# REQUIRED TASK
Reproduce the section of the listing that begins at the line containing "# The first" and finishes at the line containing "obj.matrix_world = world". Include both end lines and nothing beyond them.

# SOURCE EXCERPT
^^^^^^^^^^^^^^^^

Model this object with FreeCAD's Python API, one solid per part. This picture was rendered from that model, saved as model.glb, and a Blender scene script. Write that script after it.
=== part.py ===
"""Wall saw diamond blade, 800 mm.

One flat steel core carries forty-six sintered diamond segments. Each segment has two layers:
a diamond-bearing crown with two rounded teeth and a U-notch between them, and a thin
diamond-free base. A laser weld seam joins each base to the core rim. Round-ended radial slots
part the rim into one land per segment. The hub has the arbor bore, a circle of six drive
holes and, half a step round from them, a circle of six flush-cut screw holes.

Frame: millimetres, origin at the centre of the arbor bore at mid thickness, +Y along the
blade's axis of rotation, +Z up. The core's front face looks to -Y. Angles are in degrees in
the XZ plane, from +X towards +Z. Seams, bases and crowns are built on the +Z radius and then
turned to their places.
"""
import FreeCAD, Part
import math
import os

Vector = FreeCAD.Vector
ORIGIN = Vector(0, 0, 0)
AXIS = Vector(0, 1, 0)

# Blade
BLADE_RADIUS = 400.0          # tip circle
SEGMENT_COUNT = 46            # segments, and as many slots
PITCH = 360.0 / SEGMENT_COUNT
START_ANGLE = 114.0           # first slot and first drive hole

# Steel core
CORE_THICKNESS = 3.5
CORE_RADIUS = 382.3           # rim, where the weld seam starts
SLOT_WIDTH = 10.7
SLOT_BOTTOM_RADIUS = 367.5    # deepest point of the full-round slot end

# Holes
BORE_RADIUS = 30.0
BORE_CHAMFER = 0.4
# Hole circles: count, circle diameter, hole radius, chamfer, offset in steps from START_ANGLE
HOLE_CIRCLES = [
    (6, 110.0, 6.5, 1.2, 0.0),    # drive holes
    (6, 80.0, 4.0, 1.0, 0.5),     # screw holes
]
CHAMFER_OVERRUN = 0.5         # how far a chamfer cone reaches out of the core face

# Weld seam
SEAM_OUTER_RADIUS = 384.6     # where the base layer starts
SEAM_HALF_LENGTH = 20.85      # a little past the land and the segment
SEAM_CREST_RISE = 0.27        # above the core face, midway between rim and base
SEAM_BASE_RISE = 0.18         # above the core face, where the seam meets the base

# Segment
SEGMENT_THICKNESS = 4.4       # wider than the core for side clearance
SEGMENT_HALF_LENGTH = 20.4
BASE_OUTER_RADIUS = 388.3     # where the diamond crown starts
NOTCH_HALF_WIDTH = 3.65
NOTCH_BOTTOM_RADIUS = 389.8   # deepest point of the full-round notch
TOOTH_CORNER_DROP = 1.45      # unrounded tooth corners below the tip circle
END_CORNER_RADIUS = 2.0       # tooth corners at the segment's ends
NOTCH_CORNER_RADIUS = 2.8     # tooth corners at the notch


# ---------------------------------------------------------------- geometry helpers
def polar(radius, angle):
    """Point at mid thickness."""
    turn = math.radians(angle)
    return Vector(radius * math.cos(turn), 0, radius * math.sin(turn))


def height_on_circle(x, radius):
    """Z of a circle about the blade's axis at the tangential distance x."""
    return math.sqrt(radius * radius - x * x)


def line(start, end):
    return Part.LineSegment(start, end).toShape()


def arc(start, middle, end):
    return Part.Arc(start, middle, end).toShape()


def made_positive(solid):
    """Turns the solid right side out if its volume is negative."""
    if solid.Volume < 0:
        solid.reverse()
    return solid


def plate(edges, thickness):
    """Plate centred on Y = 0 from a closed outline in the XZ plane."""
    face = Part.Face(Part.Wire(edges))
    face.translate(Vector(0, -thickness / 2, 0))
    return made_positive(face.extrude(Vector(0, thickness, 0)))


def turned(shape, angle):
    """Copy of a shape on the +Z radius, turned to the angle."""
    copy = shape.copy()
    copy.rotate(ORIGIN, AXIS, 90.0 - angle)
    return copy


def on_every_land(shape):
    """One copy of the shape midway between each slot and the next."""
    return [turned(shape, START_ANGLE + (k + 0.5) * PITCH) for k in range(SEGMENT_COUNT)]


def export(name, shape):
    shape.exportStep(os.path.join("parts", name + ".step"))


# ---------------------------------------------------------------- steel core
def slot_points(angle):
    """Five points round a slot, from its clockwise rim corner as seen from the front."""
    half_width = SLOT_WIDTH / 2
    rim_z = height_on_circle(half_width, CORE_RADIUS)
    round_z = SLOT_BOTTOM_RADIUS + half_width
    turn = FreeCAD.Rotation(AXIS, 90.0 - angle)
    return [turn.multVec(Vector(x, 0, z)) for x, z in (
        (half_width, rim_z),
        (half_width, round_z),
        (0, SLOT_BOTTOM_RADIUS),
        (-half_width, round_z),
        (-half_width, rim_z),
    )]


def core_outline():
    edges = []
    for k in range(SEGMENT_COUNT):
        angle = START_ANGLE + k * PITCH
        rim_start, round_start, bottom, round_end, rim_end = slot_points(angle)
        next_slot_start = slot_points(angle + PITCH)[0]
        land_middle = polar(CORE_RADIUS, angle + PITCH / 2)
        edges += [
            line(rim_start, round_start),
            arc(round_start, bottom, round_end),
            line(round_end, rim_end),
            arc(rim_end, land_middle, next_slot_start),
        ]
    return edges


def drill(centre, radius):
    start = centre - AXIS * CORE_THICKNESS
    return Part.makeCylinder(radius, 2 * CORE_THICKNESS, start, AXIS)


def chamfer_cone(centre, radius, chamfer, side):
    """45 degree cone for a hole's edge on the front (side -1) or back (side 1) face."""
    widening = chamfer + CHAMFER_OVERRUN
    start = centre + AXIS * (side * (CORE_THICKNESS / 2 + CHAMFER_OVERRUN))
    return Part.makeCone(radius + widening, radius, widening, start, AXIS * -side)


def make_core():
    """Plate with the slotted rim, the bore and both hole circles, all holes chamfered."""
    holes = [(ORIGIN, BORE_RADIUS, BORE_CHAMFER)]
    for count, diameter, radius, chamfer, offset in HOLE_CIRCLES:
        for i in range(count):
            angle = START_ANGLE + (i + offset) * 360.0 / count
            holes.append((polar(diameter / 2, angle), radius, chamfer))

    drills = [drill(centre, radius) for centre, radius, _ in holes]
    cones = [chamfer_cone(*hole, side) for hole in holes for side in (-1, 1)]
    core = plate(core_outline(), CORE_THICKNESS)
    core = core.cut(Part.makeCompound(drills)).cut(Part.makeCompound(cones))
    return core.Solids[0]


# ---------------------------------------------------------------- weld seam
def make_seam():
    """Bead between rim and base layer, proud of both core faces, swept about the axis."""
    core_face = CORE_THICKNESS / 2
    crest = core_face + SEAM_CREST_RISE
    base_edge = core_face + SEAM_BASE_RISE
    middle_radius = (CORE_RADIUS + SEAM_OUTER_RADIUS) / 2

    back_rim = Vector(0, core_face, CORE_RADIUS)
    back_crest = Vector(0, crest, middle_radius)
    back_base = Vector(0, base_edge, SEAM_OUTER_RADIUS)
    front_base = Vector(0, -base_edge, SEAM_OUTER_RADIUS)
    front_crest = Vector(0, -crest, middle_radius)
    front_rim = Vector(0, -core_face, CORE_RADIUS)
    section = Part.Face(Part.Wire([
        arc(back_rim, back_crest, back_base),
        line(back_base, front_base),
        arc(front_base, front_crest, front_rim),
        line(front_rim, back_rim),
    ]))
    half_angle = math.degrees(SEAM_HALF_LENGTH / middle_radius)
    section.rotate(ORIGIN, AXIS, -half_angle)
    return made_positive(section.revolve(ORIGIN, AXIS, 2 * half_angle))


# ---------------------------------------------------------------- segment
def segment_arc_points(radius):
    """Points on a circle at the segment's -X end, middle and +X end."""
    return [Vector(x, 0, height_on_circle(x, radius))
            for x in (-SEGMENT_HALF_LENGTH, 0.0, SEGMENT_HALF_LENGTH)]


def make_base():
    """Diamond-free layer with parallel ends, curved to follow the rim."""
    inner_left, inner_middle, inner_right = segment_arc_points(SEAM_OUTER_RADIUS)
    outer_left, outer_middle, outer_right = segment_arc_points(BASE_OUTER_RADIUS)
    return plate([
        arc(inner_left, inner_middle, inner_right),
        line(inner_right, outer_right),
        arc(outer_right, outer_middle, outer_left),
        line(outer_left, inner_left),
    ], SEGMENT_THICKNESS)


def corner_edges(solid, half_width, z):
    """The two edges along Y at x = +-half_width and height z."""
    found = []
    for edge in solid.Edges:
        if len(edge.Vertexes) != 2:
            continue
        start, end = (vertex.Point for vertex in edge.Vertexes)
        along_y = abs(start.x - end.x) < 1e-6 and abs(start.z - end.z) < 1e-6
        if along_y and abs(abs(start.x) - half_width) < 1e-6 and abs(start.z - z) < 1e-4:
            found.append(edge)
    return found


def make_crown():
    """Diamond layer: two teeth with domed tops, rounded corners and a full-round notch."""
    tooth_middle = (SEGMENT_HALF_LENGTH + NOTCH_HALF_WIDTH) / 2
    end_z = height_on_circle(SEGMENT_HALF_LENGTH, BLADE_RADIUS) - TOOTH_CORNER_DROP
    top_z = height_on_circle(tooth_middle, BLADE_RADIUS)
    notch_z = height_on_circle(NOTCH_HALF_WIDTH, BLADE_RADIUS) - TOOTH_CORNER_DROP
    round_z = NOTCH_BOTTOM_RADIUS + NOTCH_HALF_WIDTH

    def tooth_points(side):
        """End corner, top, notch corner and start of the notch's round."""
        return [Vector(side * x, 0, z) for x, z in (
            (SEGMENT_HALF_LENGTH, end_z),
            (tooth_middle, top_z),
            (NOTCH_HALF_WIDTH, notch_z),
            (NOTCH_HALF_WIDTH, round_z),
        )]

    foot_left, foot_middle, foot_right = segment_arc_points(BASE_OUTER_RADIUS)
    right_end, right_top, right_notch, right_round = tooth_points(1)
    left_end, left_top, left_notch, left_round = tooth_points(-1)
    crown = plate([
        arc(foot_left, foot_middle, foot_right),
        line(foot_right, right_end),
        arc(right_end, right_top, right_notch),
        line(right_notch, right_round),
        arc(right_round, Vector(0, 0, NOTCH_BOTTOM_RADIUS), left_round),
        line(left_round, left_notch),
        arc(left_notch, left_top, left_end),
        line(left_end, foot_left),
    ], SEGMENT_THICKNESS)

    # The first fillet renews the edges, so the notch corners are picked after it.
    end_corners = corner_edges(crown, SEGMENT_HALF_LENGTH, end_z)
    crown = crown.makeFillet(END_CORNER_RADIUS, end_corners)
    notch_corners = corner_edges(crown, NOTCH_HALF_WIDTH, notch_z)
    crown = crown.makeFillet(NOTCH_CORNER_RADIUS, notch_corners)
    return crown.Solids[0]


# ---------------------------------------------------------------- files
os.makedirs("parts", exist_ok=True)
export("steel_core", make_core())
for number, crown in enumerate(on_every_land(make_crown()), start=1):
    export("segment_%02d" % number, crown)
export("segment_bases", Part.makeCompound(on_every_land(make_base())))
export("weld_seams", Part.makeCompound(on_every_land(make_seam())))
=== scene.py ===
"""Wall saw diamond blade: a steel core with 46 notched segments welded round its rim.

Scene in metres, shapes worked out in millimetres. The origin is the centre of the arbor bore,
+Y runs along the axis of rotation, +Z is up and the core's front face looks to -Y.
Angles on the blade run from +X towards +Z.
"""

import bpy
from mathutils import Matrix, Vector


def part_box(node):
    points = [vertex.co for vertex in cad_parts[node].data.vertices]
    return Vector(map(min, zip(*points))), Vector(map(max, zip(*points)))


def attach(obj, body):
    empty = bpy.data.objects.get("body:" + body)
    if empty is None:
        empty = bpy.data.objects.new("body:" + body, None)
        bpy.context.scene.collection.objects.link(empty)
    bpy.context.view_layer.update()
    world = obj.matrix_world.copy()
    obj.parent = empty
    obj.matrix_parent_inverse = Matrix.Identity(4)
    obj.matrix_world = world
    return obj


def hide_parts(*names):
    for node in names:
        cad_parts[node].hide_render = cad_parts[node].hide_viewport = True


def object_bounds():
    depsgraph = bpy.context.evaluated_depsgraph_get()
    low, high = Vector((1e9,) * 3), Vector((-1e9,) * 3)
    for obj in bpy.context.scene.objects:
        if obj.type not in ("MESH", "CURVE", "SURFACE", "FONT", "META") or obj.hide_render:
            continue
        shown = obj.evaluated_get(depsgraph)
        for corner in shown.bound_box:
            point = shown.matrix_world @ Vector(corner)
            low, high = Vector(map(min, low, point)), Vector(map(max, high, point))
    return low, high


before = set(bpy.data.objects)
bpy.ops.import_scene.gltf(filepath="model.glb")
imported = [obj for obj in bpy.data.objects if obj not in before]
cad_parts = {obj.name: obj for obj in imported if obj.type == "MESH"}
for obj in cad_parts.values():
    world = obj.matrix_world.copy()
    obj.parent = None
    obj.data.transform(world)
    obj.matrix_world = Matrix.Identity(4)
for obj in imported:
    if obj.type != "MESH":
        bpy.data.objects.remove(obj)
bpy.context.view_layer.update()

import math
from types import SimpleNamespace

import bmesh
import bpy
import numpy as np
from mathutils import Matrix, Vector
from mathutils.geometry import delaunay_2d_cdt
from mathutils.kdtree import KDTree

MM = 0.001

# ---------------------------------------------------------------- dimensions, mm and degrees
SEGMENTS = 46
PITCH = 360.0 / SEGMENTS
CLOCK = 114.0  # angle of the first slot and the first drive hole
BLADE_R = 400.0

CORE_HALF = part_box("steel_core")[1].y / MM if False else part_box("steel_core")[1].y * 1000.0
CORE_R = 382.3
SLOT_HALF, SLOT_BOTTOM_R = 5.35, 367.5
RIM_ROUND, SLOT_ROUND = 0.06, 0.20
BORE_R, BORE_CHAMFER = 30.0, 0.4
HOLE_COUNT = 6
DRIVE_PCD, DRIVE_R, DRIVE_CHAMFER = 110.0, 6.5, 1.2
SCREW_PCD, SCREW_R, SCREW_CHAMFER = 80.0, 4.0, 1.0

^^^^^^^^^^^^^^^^

# ANSWER TO THIS TASK
    # The first fillet renews the edges, so the notch corners are picked after it.
    end_corners = corner_edges(crown, SEGMENT_HALF_LENGTH, end_z)
    crown = crown.makeFillet(END_CORNER_RADIUS, end_corners)
    notch_corners = corner_edges(crown, NOTCH_HALF_WIDTH, notch_z)
    crown = crown.makeFillet(NOTCH_CORNER_RADIUS, notch_corners)
    return crown.Solids[0]


# ---------------------------------------------------------------- files
os.makedirs("parts", exist_ok=True)
export("steel_core", make_core())
for number, crown in enumerate(on_every_land(make_crown()), start=1):
    export("segment_%02d" % number, crown)
export("segment_bases", Part.makeCompound(on_every_land(make_base())))
export("weld_seams", Part.makeCompound(on_every_land(make_seam())))
=== scene.py ===
"""Wall saw diamond blade: a steel core with 46 notched segments welded round its rim.

Scene in metres, shapes worked out in millimetres. The origin is the centre of the arbor bore,
+Y runs along the axis of rotation, +Z is up and the core's front face looks to -Y.
Angles on the blade run from +X towards +Z.
"""

import bpy
from mathutils import Matrix, Vector


def part_box(node):
    points = [vertex.co for vertex in cad_parts[node].data.vertices]
    return Vector(map(min, zip(*points))), Vector(map(max, zip(*points)))


def attach(obj, body):
    empty = bpy.data.objects.get("body:" + body)
    if empty is None:
        empty = bpy.data.objects.new("body:" + body, None)
        bpy.context.scene.collection.objects.link(empty)
    bpy.context.view_layer.update()
    world = obj.matrix_world.copy()
    obj.parent = empty
    obj.matrix_parent_inverse = Matrix.Identity(4)
    obj.matrix_world = world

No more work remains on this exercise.